The challenge lies in balancing completeness of information with clarity of expression. It’s difficult to thoroughly define all coverage and exclusions while using accessible, plain language. To support this effort, ANIA has issued the Guidelines for Clear and Understandable Contracts, which offer insurers practical tools for improving communication with non-specialist customers.

While revising and simplifying contract language may be costly for insurers, it will likely reduce legal disputes and enhance consumer trust.
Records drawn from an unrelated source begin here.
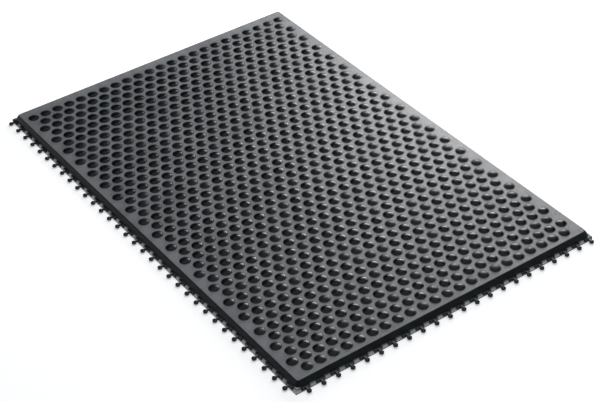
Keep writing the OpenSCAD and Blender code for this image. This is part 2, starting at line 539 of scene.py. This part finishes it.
def one_tab(base_z, top_z):
    """A tab with its block's outer face at y = 0 and its head towards -Y. The top of its neck
    takes the first material, and the rest the second."""
    shape = bmesh.new()
    tab_block(shape, (-block_w / 2, 0, base_z), (block_w / 2, block_d, top_z), block_soft)
    tab_block(shape, (-neck_w / 2, -head_out, head_z),
              (neck_w / 2, block_d / 2, top_z - neck_drop), block_soft / 2)
    domed = sum(rise for _, rise in head_steps) * MM
    ring = bmesh.ops.create_circle(shape, cap_ends=True, segments=head_sides,
                                   radius=head_r)["verts"]
    bmesh.ops.translate(shape, vec=(0, -head_out, head_z), verts=ring)
    disc = [face for face in ring[0].link_faces if len(face.verts) == head_sides]
    made = bmesh.ops.extrude_face_region(shape, geom=disc)["geom"]
    top = [part for part in made if isinstance(part, bmesh.types.BMFace)]
    bmesh.ops.translate(shape, vec=(0, 0, top_z - head_z - domed), verts=top[0].verts[:])
    for run, rise in head_steps:
        top = raise_top(shape, top, run * MM, rise * MM)
    bmesh.ops.recalc_face_normals(shape, faces=shape.faces[:])
    for face in shape.faces:
        middle = face.calc_center_median()
        on_neck = head_r - head_out < middle.y < 0 and face.normal.z > neck_level
        face.material_index = 0 if on_neck else 1
    return shape


def tab_row(node, name, along, turn):
    """The tabs of one side, copied from one tab along that side of the mat."""
    low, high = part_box(node)
    pattern = one_tab(low.z, high.z)
    mesh = bpy.data.meshes.new("one_tab")
    pattern.to_mesh(mesh)
    pattern.free()
    row = bmesh.new()
    first = Vector((low.x, low.y, 0)) + (head_out + head_r) * Vector((along.y, along.x, 0))
    first += block_w / 2 * along
    for i in range(round(((high - low).dot(along) - block_w) / tab_pitch) + 1):
        known = len(row.verts)
        row.from_mesh(mesh)
        row.verts.ensure_lookup_table()
        new = row.verts[known:]
        bmesh.ops.rotate(row, cent=(0, 0, 0), matrix=Matrix.Rotation(turn, 3, "Z"), verts=new)
        bmesh.ops.translate(row, vec=first + i * tab_pitch * along, verts=new)
    finish_piece(name, row, [tab_paint, head_paint], node, 40)


# The neck tops are level, so they are painted light grey as painted sheen
tab_paint = moulded_rubber("tab_rubber")
head_paint = smooth_rubber("head_rubber")
tab_row("short_side_tabs", "front_snap_tabs", Vector((1, 0, 0)), 0)
tab_row("long_side_tabs", "left_snap_tabs", Vector((0, 1, 0)), -math.pi / 2)
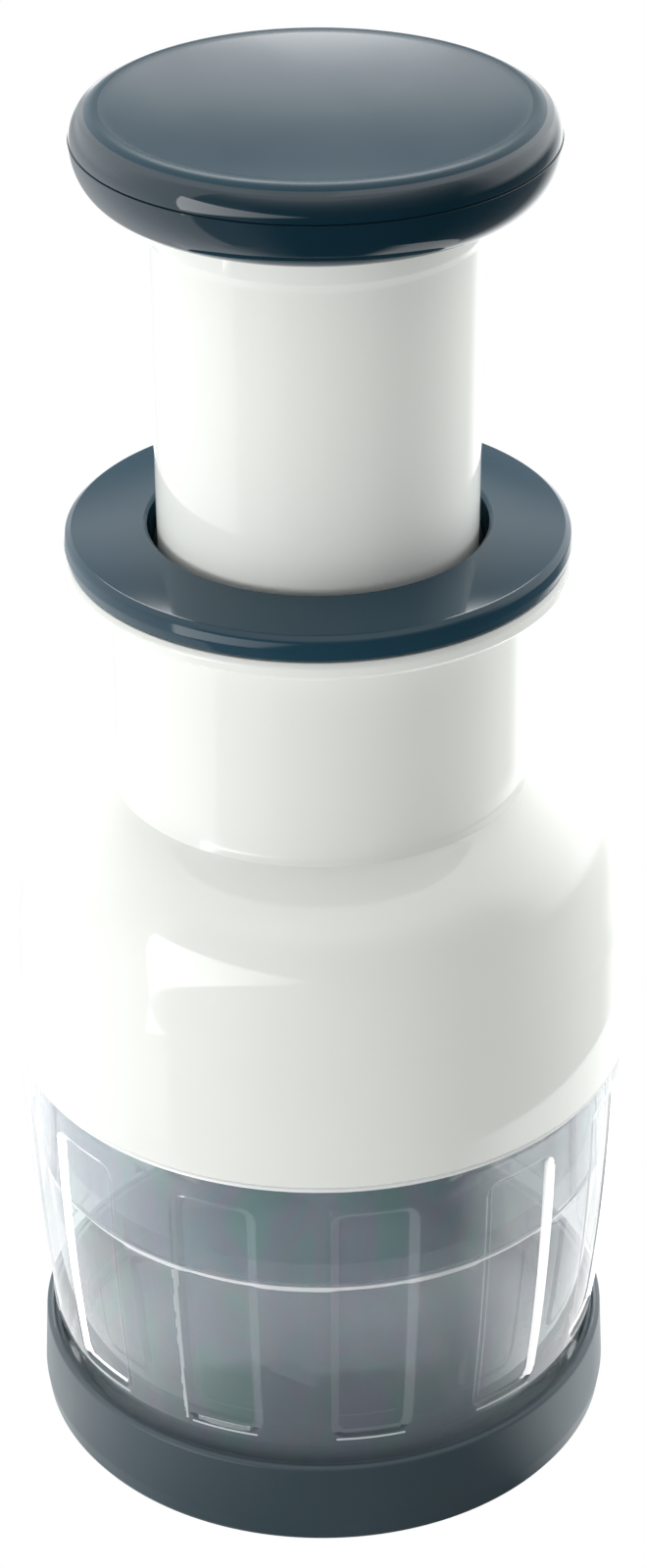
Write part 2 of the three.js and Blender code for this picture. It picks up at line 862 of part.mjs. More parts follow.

In conclusion, beyond the continued collaboration between the insurance sector and the supervisory authority, the newly introduced Insurance Ombudsman will play a crucial role in promoting clarity and fairness. Through its decisions on coverage and exclusions, it will provide insurers with valuable insights to further simplify their products and manage legal risks more efficiently.

 

[1] See speech by Stefano De Polis on 25 November 2021, The need to simplify insurance contracts: towards more transparent contractual models?

[2] See F. Greco, Diritto delle Assicurazioni – Attività, contratti, Responsabilità e Mercati a cura di M. Gorgoni e F. Greco, Pacini, 2024, 402 ss.; Costi, Informazioni e Contratto nel mercato finanziario, in Riv. Trim. Dir. Proc. Civ. 1993, 721 ss.; M. Chiarlo, La tutela del consumatore di servizi assicurativi, in Ass. 1994, I, 23; Minervini, Trasparenza e riequilibrio delle operazioni bancarie, Milano, 1993, XIX.

[3] The provisions contained in Regulations Nos. 40 and 41 of 2018 lay down editorial, content and stylistic criteria for the information documents that must be provided to customers.

[4] In these cases, we refer to ‘adhesion’ contracts.

[5] See Articles 1337 and 1375 of the Italian Civil Code.

[6] The Gulpease index indicates the readability of a text.